» **Raw data**:
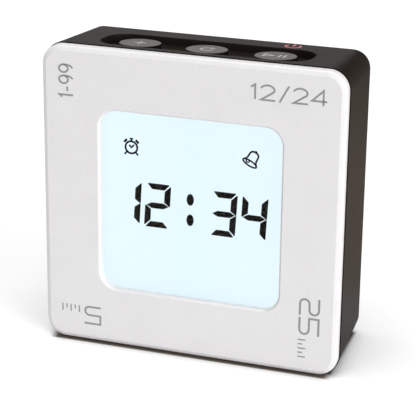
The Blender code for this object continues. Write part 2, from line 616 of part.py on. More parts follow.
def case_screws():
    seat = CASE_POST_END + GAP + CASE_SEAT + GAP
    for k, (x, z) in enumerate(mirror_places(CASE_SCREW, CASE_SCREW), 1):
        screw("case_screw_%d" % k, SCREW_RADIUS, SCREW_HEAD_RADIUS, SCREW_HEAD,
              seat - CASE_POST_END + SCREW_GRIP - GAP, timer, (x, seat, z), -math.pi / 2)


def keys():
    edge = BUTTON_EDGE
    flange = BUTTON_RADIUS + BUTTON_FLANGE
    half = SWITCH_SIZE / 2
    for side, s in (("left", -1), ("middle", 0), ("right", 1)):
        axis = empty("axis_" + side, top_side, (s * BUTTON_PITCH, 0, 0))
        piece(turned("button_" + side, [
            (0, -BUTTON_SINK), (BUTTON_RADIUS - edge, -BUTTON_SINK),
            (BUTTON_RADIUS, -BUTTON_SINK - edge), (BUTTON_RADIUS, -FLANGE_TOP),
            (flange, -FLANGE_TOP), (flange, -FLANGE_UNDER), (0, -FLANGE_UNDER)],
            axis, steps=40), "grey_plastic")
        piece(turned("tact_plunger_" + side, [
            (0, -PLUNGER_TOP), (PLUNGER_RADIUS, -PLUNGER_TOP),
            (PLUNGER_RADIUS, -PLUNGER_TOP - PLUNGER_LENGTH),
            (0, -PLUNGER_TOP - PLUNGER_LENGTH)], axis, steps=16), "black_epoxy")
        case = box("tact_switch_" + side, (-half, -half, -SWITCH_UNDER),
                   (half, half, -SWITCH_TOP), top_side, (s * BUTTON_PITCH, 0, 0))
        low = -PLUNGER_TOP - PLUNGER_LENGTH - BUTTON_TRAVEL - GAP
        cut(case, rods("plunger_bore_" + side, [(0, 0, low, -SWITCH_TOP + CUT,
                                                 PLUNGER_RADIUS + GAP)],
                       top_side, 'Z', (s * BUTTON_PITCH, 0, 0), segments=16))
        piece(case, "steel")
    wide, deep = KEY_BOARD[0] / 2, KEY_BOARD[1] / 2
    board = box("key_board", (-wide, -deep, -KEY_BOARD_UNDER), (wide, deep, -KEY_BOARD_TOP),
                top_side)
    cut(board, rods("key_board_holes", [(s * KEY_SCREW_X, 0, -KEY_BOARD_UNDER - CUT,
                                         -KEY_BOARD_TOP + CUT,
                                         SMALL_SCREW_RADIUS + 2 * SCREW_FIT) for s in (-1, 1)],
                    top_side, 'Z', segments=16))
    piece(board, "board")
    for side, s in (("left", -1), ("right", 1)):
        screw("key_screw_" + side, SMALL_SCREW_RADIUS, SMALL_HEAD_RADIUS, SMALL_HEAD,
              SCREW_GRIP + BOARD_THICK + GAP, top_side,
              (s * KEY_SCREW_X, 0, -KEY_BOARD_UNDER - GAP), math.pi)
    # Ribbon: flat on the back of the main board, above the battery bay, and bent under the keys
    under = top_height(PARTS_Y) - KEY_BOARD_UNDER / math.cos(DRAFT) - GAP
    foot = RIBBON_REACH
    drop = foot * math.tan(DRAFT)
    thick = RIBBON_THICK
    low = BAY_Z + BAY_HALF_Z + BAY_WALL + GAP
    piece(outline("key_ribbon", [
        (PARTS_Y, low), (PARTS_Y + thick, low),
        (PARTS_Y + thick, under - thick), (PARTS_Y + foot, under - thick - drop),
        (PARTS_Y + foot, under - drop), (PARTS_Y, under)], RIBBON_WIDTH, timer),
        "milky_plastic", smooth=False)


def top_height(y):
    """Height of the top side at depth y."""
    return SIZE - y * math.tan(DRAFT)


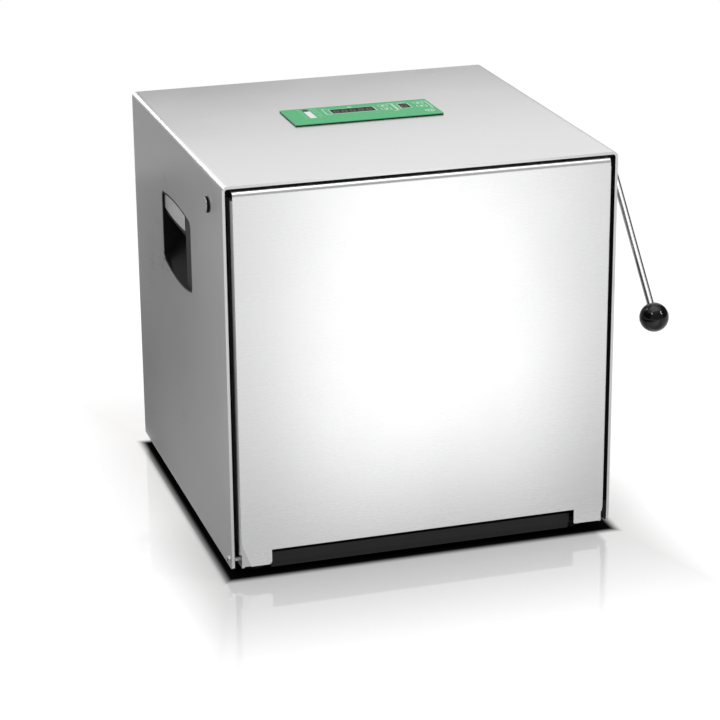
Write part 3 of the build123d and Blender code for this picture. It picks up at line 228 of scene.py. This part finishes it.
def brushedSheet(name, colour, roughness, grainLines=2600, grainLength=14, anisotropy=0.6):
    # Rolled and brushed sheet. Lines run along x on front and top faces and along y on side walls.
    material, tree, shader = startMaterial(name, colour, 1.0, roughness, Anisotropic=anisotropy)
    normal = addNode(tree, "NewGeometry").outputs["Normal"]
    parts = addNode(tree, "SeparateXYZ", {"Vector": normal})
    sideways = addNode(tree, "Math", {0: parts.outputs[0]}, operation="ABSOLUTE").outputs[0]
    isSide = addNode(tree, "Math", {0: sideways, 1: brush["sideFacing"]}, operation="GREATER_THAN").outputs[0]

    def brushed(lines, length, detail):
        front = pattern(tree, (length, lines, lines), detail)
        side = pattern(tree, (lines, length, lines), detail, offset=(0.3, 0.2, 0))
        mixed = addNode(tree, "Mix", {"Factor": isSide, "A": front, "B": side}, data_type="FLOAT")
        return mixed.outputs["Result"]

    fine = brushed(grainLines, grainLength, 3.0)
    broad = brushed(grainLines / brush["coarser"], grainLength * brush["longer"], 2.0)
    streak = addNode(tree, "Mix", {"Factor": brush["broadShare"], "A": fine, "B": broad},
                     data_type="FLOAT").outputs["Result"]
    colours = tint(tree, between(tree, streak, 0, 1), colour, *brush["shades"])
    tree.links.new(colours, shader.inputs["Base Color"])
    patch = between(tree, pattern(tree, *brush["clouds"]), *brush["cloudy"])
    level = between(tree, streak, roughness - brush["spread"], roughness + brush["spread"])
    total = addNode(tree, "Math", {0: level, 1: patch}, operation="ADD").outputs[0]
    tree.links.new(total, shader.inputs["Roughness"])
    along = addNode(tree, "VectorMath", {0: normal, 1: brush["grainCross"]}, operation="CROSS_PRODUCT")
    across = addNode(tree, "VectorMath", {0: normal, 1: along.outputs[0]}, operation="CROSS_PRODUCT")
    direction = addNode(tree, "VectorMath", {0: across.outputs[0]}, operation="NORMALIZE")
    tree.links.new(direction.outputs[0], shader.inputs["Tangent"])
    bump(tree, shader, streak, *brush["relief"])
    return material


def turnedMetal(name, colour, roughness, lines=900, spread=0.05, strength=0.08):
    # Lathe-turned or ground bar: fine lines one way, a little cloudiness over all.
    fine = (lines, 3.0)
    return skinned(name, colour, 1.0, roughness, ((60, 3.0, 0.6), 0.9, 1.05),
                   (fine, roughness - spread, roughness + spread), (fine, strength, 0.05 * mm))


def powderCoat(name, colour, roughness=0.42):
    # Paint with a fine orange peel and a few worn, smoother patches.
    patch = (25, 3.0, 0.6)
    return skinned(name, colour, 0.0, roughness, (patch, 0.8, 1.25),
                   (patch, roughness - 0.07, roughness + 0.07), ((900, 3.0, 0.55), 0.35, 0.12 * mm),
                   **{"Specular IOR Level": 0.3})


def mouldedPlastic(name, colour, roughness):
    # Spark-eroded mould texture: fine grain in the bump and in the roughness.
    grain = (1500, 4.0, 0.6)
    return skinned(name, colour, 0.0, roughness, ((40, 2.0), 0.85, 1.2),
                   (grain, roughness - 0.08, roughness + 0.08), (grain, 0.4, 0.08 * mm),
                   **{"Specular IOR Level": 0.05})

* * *

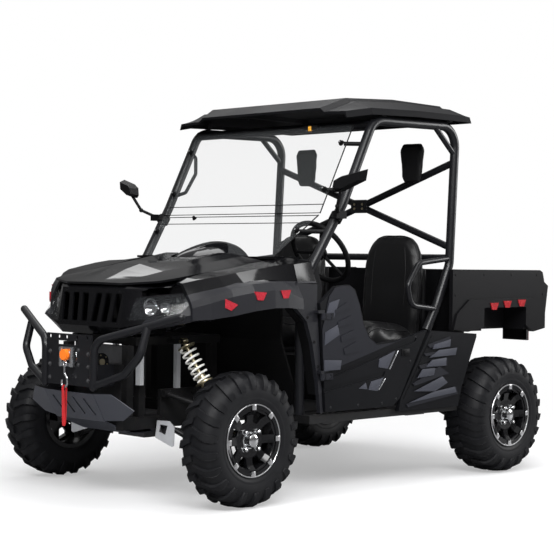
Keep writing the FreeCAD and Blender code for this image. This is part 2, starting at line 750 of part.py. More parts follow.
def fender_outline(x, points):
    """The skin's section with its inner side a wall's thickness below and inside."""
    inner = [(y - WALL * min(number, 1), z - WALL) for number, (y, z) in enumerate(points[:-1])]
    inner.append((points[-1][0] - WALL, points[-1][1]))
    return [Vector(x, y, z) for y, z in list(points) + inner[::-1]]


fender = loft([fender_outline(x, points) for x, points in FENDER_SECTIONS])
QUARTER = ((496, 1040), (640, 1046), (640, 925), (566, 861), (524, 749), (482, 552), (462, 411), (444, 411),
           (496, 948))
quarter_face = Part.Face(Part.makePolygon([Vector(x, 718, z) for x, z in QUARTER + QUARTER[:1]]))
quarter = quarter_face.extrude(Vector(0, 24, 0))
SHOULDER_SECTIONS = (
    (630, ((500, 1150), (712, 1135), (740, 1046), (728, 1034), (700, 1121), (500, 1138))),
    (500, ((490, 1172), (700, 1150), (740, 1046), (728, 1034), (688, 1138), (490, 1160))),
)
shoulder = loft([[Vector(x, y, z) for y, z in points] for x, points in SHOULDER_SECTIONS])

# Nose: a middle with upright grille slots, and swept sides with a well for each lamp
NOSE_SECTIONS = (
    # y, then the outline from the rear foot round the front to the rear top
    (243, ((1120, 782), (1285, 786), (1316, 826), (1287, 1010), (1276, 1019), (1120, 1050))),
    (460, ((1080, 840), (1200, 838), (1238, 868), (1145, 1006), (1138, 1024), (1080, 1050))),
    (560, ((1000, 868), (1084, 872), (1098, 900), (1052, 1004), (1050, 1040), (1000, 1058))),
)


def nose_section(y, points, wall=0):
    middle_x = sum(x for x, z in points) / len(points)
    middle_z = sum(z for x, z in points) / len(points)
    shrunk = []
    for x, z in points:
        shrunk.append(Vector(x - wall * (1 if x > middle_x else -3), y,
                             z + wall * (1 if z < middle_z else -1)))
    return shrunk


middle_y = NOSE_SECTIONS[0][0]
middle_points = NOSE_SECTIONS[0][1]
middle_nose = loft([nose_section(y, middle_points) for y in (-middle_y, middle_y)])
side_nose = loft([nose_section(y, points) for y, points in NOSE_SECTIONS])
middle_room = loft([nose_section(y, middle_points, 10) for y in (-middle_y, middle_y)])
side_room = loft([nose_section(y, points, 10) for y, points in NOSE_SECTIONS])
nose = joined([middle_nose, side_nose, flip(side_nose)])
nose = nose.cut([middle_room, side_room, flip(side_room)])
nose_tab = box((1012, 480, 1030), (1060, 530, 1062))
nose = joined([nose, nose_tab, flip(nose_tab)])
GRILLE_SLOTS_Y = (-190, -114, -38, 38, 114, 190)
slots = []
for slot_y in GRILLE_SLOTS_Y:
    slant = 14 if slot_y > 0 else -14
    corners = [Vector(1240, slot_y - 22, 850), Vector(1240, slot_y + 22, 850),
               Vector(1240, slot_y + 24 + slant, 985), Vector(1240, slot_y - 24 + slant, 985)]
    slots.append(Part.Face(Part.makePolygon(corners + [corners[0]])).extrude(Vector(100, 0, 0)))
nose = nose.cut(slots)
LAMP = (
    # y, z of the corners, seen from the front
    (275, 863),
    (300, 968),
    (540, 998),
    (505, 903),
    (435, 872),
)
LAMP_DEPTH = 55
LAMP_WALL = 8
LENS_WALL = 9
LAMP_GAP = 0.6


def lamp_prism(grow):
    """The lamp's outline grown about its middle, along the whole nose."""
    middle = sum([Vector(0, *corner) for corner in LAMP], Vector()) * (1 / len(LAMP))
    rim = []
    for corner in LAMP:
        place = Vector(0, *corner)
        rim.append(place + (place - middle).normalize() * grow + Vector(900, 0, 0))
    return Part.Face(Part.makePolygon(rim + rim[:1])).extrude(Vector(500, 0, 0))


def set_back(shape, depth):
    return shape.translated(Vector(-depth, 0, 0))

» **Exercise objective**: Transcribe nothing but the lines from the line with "The Blender code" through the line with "seat - CASE_POST_END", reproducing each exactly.

» **In response**:
The Blender code for this object continues. Write part 2, from line 616 of part.py on. More parts follow.
def case_screws():
    seat = CASE_POST_END + GAP + CASE_SEAT + GAP
    for k, (x, z) in enumerate(mirror_places(CASE_SCREW, CASE_SCREW), 1):
        screw("case_screw_%d" % k, SCREW_RADIUS, SCREW_HEAD_RADIUS, SCREW_HEAD,
              seat - CASE_POST_END + SCREW_GRIP - GAP, timer, (x, seat, z), -math.pi / 2)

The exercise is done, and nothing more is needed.